Who is “us” and who is “them”?

We are called on to feel outrage at student attacks on the rights of racist ideologues like Murray or war criminals like Olmert; but we are called on to ignore or dismiss the student outrage, when honored speakers are complicit in vast injustices. We are called on to respect speakers who stand for values we claim to hate and to respect school officials who enable them; we are even expected to support punishment for the protesters who stand up for values we claim to uphold. If you read the university president’s statements, Prof. Stanger’s op-ed in the Times, and the avalanche of liberal protest, it is “us” against “them,” where “us” includes Charles Murray and “them” includes the activists and the minority student organizations.

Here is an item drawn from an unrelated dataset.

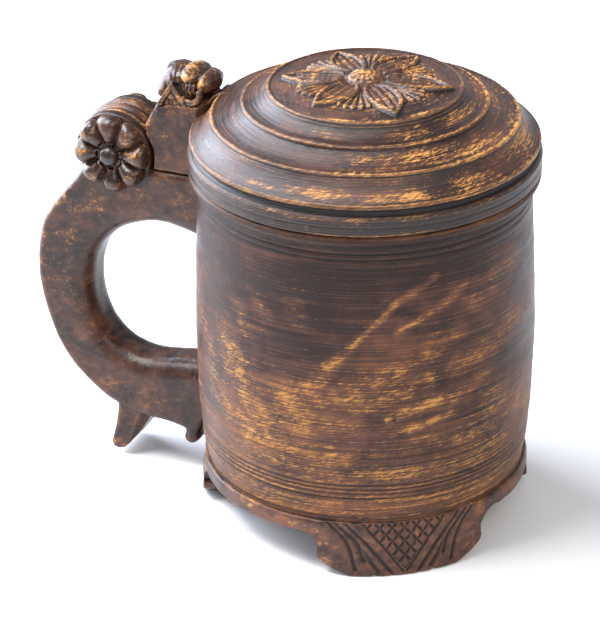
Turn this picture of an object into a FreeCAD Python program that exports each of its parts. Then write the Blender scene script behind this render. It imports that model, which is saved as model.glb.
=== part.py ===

The protest raises difficult and divisive questions about principles. But the mainstream media story skirts the hard questions and is entirely about violent protesters preventing a scholar from speaking and injuring a professor — or, in Berkeley, about broken windows and bonfires. The other questions don’t get serious discussion except in alternative media, yet these are questions many of us are struggling with.

Free speech on campus — an elective, not a required course

One question is, Where do you draw the line in defending the right to speak on campus? There was mainstream commentary about the right to speak, but it was abstract, as if free speech is an absolute right and particular circumstances are irrelevant. Almost all the media commentary appeals to abstract principles — the right to free expression, the values of the liberal university, the free exchange of ideas as a path to truth; violence and disruption are always wrong and dangerous.

Yet everyone draws a line somewhere, everyone knows we all have other core values besides freedom of expression. Even the Conservative Political Action Conference disinvited Milo Yiannopoulos, when he finally transgressed one taboo too many even for conservatives (where was the conservative media outcry defending free speech then? Even libertarian Charles Murray denies Milo’s right to speak!). Would Middlebury’s president hold a forum for a climate denier and ask a climate science professor to debate him? Would Prof. Stanger dialogue in collegial manner with a holocaust denier? (See “Why We Protest,” for student arguments.)  Free speech on college campuses is apparently an elective, not a required course.

The students were telling the school to draw the line at racist propagandists, even when they dress up like academics; Middlebury officials drew the line not there, but at their anti-racist protesters, and school officials now plan to discipline them.

Who do we like here? Who is “us” and who is “them”? Aren’t these questions a test of our moral values, just as much as the more abstract question about whether we uphold free speech and whether we must prioritize it over other core moral principles, such as opposition to racism?

(This is the first part of a discussion; I will follow with comments on the tactics both of the college administration and the protesters. The college’s rationale is well known, but the thinking of the activists is less familiar and quite interesting. And the tactics on all sides were so “normal,” it might not occur to us that there is always a range of possible responses.)

2 Responses to The Middlebury protest: Do racists have the right to speak? Do students have the right to disrupt?

  1. violet says:

    always consider the sources!

  2. Paul says:

    “Three Conservatives on Why Charles Murray’s Ideas Are Bankrupt in the Academic Intellectual Marketplace” Berkeley economic historian Brad DeLong presents arguments by three prominent conservative scholars that debunk the claim of “cross-burner Charles Murray” that IQ differences between racial groups result from genetic differences. Context: Niall Ferguson’s promotion of Murray and other right-wing provocateurs at Stanford.”